While I can insert an APPEND that doesn't contain values from the 
original rules into the block very easily, 

insert tail newb [(append w newline)]


I'm not sure of a way to insert a parenthesized APPEND with a string 
that contains info about the block.  I hope this is clear (or even 
possible), but please ask me questions if it is not.
I suppose the question I'm asking is there a way to force the arguments 
of an expression to evaluate without actually evaluating the expression. 
 Taking the aboe example

a: join "the b value is " first b

insert head newb [(append w a)]

where I want to evaluate 'a while ending up with the expression:

insert head newb [(append w "the b value is 19")]

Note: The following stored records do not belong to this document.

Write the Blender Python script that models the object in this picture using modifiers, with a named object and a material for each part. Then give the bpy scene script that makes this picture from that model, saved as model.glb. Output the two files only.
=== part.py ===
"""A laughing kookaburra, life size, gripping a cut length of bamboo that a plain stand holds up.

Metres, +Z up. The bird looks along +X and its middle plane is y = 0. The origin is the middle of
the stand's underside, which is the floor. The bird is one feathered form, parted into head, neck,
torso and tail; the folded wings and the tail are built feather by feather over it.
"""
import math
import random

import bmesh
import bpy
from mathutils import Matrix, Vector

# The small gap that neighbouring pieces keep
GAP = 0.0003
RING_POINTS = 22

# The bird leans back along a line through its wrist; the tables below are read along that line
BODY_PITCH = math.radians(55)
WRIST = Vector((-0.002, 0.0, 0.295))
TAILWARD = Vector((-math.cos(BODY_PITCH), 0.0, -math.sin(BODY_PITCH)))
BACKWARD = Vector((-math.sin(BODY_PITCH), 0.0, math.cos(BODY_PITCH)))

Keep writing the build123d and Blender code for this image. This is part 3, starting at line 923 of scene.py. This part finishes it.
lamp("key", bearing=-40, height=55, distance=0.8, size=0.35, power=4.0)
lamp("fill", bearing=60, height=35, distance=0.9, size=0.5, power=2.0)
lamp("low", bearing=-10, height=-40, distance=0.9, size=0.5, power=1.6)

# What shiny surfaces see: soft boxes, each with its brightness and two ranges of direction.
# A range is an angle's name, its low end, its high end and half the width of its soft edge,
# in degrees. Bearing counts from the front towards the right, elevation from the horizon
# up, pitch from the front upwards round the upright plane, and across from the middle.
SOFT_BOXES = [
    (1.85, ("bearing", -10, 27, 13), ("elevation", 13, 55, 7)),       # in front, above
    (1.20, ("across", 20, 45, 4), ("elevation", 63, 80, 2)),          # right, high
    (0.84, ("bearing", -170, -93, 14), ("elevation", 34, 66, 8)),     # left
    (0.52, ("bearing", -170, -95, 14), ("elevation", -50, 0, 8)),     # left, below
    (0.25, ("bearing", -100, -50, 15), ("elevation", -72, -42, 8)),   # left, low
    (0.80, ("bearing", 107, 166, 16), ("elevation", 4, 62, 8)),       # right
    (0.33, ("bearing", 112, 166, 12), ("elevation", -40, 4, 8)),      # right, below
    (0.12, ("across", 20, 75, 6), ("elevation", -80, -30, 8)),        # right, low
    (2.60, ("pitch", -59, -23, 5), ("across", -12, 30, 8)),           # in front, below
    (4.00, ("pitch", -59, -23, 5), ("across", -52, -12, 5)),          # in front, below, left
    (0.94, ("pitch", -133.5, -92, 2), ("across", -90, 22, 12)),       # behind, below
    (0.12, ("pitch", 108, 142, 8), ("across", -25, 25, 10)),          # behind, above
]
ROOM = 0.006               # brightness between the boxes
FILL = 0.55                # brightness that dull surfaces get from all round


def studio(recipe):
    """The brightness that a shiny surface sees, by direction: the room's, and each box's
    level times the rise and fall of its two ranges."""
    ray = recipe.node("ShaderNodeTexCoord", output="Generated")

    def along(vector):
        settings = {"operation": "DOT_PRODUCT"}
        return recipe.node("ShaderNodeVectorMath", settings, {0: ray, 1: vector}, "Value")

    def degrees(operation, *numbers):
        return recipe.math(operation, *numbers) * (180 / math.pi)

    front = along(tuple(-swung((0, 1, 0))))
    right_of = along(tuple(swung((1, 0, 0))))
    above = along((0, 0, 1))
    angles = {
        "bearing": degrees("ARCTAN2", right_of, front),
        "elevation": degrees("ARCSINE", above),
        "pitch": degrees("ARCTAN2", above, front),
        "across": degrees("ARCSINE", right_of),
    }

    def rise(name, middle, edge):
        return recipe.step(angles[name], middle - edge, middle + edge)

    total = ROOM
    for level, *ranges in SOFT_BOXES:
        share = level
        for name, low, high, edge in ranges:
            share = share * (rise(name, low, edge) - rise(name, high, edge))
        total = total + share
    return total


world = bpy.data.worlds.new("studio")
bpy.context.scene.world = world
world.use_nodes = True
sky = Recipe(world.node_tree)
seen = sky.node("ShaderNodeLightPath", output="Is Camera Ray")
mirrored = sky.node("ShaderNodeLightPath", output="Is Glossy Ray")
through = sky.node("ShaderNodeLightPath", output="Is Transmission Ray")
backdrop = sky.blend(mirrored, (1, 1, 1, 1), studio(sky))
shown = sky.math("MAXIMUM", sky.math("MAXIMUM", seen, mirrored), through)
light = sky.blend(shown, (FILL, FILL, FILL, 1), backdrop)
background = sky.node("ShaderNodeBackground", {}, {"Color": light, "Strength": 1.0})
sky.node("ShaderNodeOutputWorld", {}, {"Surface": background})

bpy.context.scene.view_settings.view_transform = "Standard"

This seems contrary to the nature of first order functions, but I 
just wanted to check.
Excuse me, first - class functions
Ladislav
15-Sep-2005
[387]
interesting questions, unfortunately not having time to answer any
Romano
15-Sep-2005
[388x2]
a: 19 append/only [] to-paren reduce ['append  'w join "the b value 
is " a]
or

a: 19 append/only [] to-paren compose [append w (join "the b value 
is " a)]
Ingo
15-Sep-2005
[390x3]
You _just_ beat me to it ...
;-)
Forgot to use /only on first try
Josh
15-Sep-2005
[393]
Thank you Romano and Ingo
Graham
21-Sep-2005
[394]
How do you parse for a particular integer value ?

parse [ -1 ] [ integer! ]

but I want

parse [ 1] to fail ...
Geomol
21-Sep-2005
[395x2]
you can do it as a string:
>> parse form [-1] ["-1"]
== true
>> parse form [1] ["-1"]
== false
but as a block... hmmm
Gabriele
21-Sep-2005
[397]
>> parse [-1] [1 1 -1]
== true
>> parse [1] [1 1 -1]
== false
Geomol
21-Sep-2005
[398x2]
lol
How did you do that? Why does it work? :-)
ah of course. Number of instances (1 1 means exactly 1, right?).